Além dos trabalhos em audiovisual, foi realizada também uma série fotográfica intitulada Guerrilheiras, composta por 12 fotografias. Contei com o apoio do fotógrafo Marcos Cimardi na execução das imagens. O ensaio foi propositivo e conduzido pelas mulheres retratadas. Um nova pergunta foi lançada, também com o intuito de acessar o campo de imaginação e projeção de uma imagem de força que as designem: Toda guerreira tem uma ferramenta de luta, qual a sua? As mulheres retratadas entraram em ação e construíram seus retratos para câmera: do passivo de serem retratadas passam para o ativo se fazerem retratar. Guerrilheira taxista, costureira, porteira posaram ao lado da sua ferramenta de luta, quase sempre seu saber, seu trabalho, seu ofício ou com objetos que simbolizavam resistência e memória.
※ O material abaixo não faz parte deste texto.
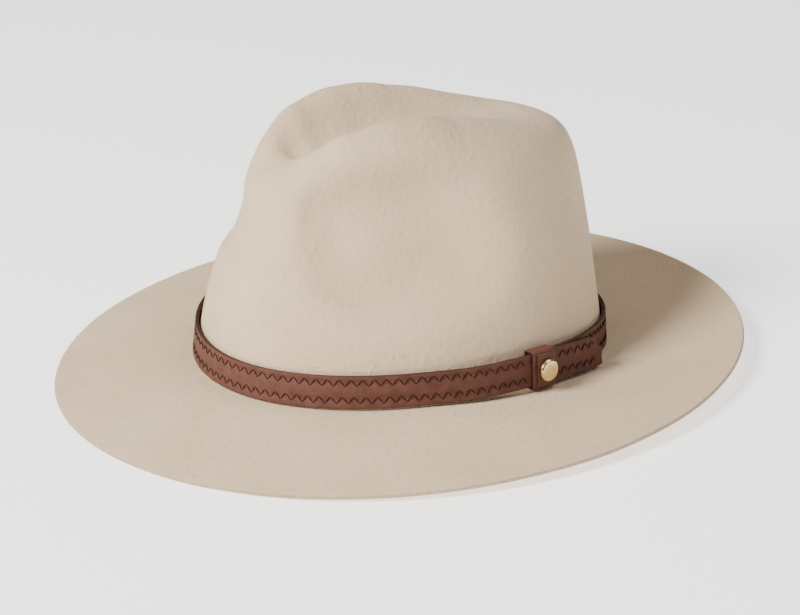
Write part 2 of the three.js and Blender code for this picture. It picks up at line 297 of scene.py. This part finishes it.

O movimento de luta por moradia é vivo, realizar um trabalho de arte engajado é tentar responder ao tempo presente. Este é o desafio do novo desdobramento do Alma de bronze – a videoinstalação Clamor, 2019. Clamor propõe-se como espaço para debates, com programação definida de acordo com as demandas do MSTC. Somente durante essas conversas, os tambores cederão o volume em favor das vozes presentes neste espaço circular. Clamor é o ato de comunicar um forte desejo, uma necessidade imprescindível. Até o momento tivemos três ativações: “Ato”, “A Terra prometida”, “Atravessado deserto e bem-aventuranças”.
Em Guerrilheiras vemos retratos fotográficos de mulheres da Ocupação Cambridge. Já em Clamor, você optou por exibir os retratos dessas mulheres em uma videoinstalação. O que levou você a experimentar essa mudança de suporte no seu trabalho?
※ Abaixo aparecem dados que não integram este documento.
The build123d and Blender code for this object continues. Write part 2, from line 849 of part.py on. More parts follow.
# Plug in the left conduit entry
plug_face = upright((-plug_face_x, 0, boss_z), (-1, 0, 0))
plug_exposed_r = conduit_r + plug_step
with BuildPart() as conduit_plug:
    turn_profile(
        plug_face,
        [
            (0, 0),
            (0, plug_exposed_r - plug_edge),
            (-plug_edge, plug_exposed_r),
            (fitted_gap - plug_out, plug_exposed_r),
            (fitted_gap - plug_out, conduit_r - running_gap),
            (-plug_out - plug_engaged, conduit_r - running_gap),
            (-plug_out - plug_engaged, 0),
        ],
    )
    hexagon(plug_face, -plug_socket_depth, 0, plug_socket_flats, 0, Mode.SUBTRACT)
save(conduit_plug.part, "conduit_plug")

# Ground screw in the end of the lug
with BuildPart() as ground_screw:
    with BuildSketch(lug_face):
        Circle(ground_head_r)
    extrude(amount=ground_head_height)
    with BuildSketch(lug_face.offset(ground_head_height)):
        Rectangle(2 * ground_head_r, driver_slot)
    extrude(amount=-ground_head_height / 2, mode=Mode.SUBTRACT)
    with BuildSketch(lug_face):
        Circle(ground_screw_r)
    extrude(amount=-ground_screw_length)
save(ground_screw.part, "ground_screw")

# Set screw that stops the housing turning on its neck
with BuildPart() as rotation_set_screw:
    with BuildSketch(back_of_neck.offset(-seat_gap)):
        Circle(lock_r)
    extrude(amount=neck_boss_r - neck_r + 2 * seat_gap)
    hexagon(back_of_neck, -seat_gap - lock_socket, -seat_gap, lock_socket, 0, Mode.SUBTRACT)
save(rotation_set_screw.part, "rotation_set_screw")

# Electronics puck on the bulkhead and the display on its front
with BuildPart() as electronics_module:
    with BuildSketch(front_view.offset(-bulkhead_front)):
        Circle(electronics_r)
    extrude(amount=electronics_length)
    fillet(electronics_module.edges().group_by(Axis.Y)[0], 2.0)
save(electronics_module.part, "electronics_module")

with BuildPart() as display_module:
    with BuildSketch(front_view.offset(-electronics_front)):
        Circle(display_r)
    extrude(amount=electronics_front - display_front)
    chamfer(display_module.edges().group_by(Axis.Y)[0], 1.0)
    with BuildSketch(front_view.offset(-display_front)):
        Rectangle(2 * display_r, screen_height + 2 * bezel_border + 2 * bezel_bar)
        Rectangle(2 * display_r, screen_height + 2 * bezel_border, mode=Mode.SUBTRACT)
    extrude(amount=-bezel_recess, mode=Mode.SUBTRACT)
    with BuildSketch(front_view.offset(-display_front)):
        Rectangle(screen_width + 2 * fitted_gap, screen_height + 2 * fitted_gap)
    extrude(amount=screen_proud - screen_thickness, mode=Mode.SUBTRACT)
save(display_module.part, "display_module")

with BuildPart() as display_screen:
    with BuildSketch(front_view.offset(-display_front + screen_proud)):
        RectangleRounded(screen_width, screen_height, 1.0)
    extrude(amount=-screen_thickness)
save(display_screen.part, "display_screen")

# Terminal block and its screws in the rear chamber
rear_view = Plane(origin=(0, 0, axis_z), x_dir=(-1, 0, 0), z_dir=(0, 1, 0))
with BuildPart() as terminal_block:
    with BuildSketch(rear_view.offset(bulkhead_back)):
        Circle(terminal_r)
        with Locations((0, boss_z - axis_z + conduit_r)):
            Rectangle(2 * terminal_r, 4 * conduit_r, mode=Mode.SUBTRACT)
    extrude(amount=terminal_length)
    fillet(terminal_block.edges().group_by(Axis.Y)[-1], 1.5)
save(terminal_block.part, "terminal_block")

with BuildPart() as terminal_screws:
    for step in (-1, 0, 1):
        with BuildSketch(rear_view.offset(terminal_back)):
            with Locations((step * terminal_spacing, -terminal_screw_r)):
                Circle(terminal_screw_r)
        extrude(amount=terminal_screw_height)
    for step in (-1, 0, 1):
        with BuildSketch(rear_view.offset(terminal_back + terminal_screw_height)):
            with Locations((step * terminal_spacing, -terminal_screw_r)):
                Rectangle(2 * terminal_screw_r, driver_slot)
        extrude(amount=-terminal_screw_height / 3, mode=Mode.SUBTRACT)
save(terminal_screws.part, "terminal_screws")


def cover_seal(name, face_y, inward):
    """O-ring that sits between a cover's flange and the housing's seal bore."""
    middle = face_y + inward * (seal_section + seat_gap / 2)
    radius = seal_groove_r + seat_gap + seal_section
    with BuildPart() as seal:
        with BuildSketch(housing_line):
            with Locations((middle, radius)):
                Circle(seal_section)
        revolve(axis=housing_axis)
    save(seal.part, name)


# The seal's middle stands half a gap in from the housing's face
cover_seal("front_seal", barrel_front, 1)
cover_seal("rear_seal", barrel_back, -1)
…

VM: Com o trabalho finalizado, percebi que havia uma imagem-síntese que traduzia o Alma de bronze: o retrato em vídeo das militantes encarado, em silêncio, a câmera ao som dos tambores da Beth Beli e da Jackie Cunha. Beth é mestra de tambor e fundadora do “Ilu Obá de Min: mãos femininas que tocam tambores”, grupo que pesquisa as culturas de matrizes africana e afro-brasileiras e trabalha o empoderamento das mulheres através do toque de tambor. Estas imagens fazem parte da videoinstalação Quem não luta tá morto, compõe os depoimentos. A exposição no Tomie Ohtake me possibilitou experimentar esta montagem. Gosto muito do resultado!
Nos seus projetos, como é constituído o “lugar de encontro” entre a fotógrafa/artista e as pessoas retratadas?
VM: É no espaço da vulnerabilidade que o lugar do encontro é construído. Estar vulnerável é estar, antes de tudo, susceptível a ser tocado. É um exercício de tirar qualquer armadura de proteção, de correr riscos, de fazer coisas sem garantia e de abrir-me para a experiência. Acredito que este sentimento fortalece “o lugar de encontro” – as relações com as pessoas, comigo mesma e com o mundo. É no território da amizade que tudo acontece. O lugar de encontro é construído pela amizade.
É importante colocar que no “lugar do encontro” eu sou sempre o Outro – o de fora. Desconstruir meus estigmas é o primeiro passo para o encontro.
A representação do corpo político é algo presente em seus projetos. Trabalhando em diferentes contextos – com travestis, prostitutas e agora com mulheres que lutam pelo direito à moradia – quais diferenças e similaridades você enxerga na sua abordagem?
VM: Cada trabalho exige uma abordagem, uma ética, uma forma de contunda que será intuída, construída e acordada na tentativa de dizer sempre a mesma coisa: estamos ligados uns aos outros. A vida é sempre uma vida compartilhada.
Na conjuntura política atual, marcada pela intolerância e criminalização à luta por moradia digna, o que aprendeu com as mulheres do MSTC?
VM: Aprendi muito sobre consciência cívica e sobre políticas públicas, sobre especulação imobiliária e direito a cidade, sobre as raízes históricas da escravidão e as cidades brasileiras. Aprendi que a legislação urbanística da Constituição de 1988 é muito avançada para uma realidade tão atrasada. Aprendi que é preciso lutar de forma engajada por justiça social. Aprendi que os movimentos sociais são o coração do nosso país. Aprendi acima de tudo sobre resiliência – a capacidade dessas mulheres do MSTC de lidar com problemas, adaptar-se a mudanças, superar obstáculos, resistir à situações adversas sem entrar em surto psicológico, emocional ou físico.
Você está trabalhando em novos desdobramentos do projeto Alma de bronze?
VM: Clamor está ativo, em desdobramentos. ///
Virginia de Medeiros (1973) é Mestre em Artes Visuais pela Universidade Federal da Bahia. Recebeu em 2015 os prêmios PIPA Júri e Voto Popular e a 5a Edição do Marcantonio Vilaça. Seus trabalhos foram expostos em importantes instituições, como o MAR – Museu de Arte do Rio, a 31a Bienal de São Paulo e o Museu Serralves (Porto, Portugal), entre outros.